**What the task requires:** Give back the exact lines spanning from the line with "socket = extrude(hexagon, -socket_depth)" to the line with "imported = [obj", with both of those lines included and no others.
________________________
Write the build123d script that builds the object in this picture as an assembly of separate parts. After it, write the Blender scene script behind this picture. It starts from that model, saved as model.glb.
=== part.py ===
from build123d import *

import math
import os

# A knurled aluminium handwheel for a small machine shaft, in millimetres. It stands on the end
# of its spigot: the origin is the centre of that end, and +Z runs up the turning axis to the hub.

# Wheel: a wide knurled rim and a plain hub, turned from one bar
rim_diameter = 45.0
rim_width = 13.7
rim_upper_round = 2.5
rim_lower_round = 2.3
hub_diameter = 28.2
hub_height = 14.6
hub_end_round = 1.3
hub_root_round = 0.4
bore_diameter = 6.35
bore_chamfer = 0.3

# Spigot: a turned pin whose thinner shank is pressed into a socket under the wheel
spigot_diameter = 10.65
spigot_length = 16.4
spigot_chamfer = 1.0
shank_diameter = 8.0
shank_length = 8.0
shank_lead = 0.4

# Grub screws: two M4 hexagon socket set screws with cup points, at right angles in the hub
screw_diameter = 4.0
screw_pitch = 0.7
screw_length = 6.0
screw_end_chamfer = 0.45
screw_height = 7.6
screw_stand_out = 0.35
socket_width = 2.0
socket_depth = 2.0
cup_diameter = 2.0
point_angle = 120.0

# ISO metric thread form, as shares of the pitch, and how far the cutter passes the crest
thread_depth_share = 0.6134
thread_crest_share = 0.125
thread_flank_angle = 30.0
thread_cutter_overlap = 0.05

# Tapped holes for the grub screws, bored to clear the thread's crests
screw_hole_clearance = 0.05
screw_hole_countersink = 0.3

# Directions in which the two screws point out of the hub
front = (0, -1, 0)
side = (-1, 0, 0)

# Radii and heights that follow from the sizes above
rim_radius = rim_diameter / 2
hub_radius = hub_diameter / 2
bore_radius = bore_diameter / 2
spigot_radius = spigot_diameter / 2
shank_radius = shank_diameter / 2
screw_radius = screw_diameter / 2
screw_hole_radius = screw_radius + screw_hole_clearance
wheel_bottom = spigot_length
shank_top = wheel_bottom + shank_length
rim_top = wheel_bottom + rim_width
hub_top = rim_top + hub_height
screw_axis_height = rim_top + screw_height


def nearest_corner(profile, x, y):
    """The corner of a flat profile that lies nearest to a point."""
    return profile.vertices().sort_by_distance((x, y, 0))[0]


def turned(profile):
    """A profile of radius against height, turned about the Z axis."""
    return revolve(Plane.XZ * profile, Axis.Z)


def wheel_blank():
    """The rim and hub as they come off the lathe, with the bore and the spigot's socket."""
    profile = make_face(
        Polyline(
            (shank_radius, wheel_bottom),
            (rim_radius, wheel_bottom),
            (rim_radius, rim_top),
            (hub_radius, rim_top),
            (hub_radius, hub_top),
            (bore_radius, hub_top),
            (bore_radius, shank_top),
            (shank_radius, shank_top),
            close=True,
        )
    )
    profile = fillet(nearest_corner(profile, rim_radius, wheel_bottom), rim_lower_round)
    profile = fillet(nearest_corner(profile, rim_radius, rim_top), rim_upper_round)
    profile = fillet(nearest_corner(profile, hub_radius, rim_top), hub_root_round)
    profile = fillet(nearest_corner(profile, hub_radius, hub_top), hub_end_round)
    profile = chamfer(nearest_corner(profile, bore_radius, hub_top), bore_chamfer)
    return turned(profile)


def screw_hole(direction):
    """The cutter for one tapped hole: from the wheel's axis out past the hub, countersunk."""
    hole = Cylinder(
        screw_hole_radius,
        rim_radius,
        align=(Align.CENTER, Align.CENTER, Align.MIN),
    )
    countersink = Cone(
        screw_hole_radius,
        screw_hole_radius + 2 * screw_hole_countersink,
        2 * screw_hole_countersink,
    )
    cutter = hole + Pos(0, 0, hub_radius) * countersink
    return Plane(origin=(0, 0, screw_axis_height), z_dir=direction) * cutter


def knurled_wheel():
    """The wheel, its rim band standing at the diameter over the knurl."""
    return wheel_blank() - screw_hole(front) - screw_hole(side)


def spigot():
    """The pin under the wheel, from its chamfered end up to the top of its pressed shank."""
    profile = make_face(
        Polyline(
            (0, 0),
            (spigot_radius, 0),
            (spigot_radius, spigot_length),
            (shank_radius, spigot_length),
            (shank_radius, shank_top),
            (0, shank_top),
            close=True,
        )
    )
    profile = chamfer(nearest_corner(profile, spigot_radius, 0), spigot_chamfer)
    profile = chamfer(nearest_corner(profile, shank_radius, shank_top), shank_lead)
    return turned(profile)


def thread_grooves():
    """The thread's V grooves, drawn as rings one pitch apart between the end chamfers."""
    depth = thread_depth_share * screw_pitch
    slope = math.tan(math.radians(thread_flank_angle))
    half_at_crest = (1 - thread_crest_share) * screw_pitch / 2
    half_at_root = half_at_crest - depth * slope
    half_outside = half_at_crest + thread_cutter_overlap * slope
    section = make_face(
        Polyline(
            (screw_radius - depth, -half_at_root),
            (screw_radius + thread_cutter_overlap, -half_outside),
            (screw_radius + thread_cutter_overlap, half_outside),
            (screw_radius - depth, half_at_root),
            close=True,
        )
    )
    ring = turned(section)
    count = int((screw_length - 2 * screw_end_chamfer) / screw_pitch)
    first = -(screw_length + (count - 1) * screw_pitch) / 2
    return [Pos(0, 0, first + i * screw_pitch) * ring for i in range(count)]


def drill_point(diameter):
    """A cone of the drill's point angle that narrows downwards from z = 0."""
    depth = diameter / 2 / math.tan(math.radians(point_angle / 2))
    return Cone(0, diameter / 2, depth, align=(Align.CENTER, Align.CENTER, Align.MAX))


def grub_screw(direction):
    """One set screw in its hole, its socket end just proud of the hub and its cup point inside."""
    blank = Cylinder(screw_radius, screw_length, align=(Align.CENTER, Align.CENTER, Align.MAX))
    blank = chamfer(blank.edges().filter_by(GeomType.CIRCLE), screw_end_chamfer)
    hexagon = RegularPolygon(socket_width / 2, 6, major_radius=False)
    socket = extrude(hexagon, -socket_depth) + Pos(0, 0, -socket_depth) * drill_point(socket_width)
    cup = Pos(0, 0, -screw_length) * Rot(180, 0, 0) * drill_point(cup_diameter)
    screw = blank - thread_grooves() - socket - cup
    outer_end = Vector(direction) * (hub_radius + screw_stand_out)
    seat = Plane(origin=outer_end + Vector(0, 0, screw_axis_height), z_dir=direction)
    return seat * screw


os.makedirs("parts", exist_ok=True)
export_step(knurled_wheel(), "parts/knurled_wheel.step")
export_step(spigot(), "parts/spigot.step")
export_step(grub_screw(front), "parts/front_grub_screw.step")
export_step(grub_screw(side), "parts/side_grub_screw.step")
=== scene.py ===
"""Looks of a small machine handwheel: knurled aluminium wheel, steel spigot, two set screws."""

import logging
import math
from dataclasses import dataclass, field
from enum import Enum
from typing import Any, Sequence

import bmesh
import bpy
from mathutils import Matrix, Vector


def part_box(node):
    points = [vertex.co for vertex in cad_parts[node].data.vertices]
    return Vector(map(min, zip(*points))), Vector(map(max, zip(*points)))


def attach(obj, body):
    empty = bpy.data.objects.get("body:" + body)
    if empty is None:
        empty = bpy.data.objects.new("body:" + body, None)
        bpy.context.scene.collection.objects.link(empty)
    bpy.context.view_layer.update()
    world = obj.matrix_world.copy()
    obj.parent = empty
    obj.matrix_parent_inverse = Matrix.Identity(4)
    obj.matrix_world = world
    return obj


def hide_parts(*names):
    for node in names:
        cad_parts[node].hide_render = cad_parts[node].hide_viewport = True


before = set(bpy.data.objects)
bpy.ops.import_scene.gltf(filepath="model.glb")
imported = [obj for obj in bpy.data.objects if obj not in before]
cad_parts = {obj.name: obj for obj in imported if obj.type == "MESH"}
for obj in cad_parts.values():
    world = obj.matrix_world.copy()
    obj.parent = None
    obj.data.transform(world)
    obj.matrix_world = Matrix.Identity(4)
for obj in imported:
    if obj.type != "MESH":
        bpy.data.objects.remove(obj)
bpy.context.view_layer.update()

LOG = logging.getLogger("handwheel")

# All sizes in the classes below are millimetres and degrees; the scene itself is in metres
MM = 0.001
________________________
**Result of this task:**
    socket = extrude(hexagon, -socket_depth) + Pos(0, 0, -socket_depth) * drill_point(socket_width)
    cup = Pos(0, 0, -screw_length) * Rot(180, 0, 0) * drill_point(cup_diameter)
    screw = blank - thread_grooves() - socket - cup
    outer_end = Vector(direction) * (hub_radius + screw_stand_out)
    seat = Plane(origin=outer_end + Vector(0, 0, screw_axis_height), z_dir=direction)
    return seat * screw


os.makedirs("parts", exist_ok=True)
export_step(knurled_wheel(), "parts/knurled_wheel.step")
export_step(spigot(), "parts/spigot.step")
export_step(grub_screw(front), "parts/front_grub_screw.step")
export_step(grub_screw(side), "parts/side_grub_screw.step")
=== scene.py ===
"""Looks of a small machine handwheel: knurled aluminium wheel, steel spigot, two set screws."""

import logging
import math
from dataclasses import dataclass, field
from enum import Enum
from typing import Any, Sequence

import bmesh
import bpy
from mathutils import Matrix, Vector


def part_box(node):
    points = [vertex.co for vertex in cad_parts[node].data.vertices]
    return Vector(map(min, zip(*points))), Vector(map(max, zip(*points)))


def attach(obj, body):
    empty = bpy.data.objects.get("body:" + body)
    if empty is None:
        empty = bpy.data.objects.new("body:" + body, None)
        bpy.context.scene.collection.objects.link(empty)
    bpy.context.view_layer.update()
    world = obj.matrix_world.copy()
    obj.parent = empty
    obj.matrix_parent_inverse = Matrix.Identity(4)
    obj.matrix_world = world
    return obj


def hide_parts(*names):
    for node in names:
        cad_parts[node].hide_render = cad_parts[node].hide_viewport = True


before = set(bpy.data.objects)
bpy.ops.import_scene.gltf(filepath="model.glb")
imported = [obj for obj in bpy.data.objects if obj not in before]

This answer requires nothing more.